Record list:
--------------------------------------------------

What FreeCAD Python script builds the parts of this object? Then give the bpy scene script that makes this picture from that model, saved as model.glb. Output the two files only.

--------------------------------------------------

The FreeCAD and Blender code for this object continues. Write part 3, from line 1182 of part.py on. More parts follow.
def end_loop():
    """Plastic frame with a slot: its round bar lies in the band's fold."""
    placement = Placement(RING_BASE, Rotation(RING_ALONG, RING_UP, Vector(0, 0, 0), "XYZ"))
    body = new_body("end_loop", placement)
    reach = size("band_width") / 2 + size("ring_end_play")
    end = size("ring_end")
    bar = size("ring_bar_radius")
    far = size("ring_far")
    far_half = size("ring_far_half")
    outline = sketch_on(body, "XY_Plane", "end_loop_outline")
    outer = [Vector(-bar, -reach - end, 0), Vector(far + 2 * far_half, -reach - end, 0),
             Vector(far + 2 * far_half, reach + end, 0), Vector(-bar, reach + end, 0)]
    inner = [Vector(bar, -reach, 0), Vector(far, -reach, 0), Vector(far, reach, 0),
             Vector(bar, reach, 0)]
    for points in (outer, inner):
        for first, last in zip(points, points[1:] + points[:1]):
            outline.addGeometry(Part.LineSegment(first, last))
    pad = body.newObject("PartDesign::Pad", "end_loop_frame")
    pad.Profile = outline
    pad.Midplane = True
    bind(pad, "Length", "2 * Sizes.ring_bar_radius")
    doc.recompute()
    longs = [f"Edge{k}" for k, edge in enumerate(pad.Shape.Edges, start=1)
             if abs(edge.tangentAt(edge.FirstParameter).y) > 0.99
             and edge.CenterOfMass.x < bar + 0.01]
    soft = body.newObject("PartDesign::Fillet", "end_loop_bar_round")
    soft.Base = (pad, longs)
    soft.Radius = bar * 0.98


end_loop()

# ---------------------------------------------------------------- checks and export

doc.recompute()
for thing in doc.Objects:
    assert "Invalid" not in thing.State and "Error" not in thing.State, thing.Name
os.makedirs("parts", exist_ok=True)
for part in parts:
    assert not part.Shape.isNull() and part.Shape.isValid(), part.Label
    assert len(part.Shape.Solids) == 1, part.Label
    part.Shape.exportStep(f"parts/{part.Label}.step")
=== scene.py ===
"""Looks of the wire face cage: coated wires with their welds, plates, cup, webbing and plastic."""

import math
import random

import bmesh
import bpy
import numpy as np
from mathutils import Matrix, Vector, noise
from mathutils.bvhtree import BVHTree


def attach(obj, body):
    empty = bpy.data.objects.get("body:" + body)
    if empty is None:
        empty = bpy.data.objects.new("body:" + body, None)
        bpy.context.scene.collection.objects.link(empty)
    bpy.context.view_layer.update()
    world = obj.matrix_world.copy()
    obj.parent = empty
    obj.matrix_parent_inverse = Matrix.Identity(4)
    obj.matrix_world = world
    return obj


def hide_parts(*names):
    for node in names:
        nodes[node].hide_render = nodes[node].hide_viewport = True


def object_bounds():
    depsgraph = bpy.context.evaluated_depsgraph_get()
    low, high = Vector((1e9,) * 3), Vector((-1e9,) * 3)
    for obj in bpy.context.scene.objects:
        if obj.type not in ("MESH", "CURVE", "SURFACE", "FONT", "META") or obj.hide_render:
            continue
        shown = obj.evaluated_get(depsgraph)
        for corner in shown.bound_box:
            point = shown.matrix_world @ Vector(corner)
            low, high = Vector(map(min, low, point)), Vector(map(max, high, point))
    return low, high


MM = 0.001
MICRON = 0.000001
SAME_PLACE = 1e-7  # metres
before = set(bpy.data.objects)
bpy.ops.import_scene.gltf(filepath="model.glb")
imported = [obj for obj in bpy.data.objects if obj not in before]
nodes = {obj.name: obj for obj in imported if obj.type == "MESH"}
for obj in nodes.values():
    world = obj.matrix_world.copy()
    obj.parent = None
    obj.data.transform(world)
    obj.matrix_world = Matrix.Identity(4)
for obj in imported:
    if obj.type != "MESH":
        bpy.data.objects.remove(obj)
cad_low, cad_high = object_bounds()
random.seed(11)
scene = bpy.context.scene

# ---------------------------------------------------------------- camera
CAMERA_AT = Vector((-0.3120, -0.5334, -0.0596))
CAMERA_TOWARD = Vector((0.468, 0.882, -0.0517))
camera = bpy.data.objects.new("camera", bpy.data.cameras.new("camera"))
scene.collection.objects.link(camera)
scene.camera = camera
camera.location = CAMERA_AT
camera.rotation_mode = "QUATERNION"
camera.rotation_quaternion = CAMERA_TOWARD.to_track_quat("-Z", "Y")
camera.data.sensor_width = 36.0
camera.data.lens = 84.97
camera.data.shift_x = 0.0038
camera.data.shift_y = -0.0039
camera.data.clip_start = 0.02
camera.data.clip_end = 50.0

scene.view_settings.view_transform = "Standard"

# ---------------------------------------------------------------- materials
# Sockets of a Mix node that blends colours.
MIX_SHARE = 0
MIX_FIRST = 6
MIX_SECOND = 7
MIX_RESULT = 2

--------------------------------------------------

Task description: Give the exact lines, and only those, from the line containing "obj.parent = None" through the line containing "MIX_RESULT = 2" in the entries above.

Written response:
    obj.parent = None
    obj.data.transform(world)
    obj.matrix_world = Matrix.Identity(4)
for obj in imported:
    if obj.type != "MESH":
        bpy.data.objects.remove(obj)
cad_low, cad_high = object_bounds()
random.seed(11)
scene = bpy.context.scene

# ---------------------------------------------------------------- camera
CAMERA_AT = Vector((-0.3120, -0.5334, -0.0596))
CAMERA_TOWARD = Vector((0.468, 0.882, -0.0517))
camera = bpy.data.objects.new("camera", bpy.data.cameras.new("camera"))
scene.collection.objects.link(camera)
scene.camera = camera
camera.location = CAMERA_AT
camera.rotation_mode = "QUATERNION"
camera.rotation_quaternion = CAMERA_TOWARD.to_track_quat("-Z", "Y")
camera.data.sensor_width = 36.0
camera.data.lens = 84.97
camera.data.shift_x = 0.0038
camera.data.shift_y = -0.0039
camera.data.clip_start = 0.02
camera.data.clip_end = 50.0

scene.view_settings.view_transform = "Standard"

# ---------------------------------------------------------------- materials
# Sockets of a Mix node that blends colours.
MIX_SHARE = 0
MIX_FIRST = 6
MIX_SECOND = 7
MIX_RESULT = 2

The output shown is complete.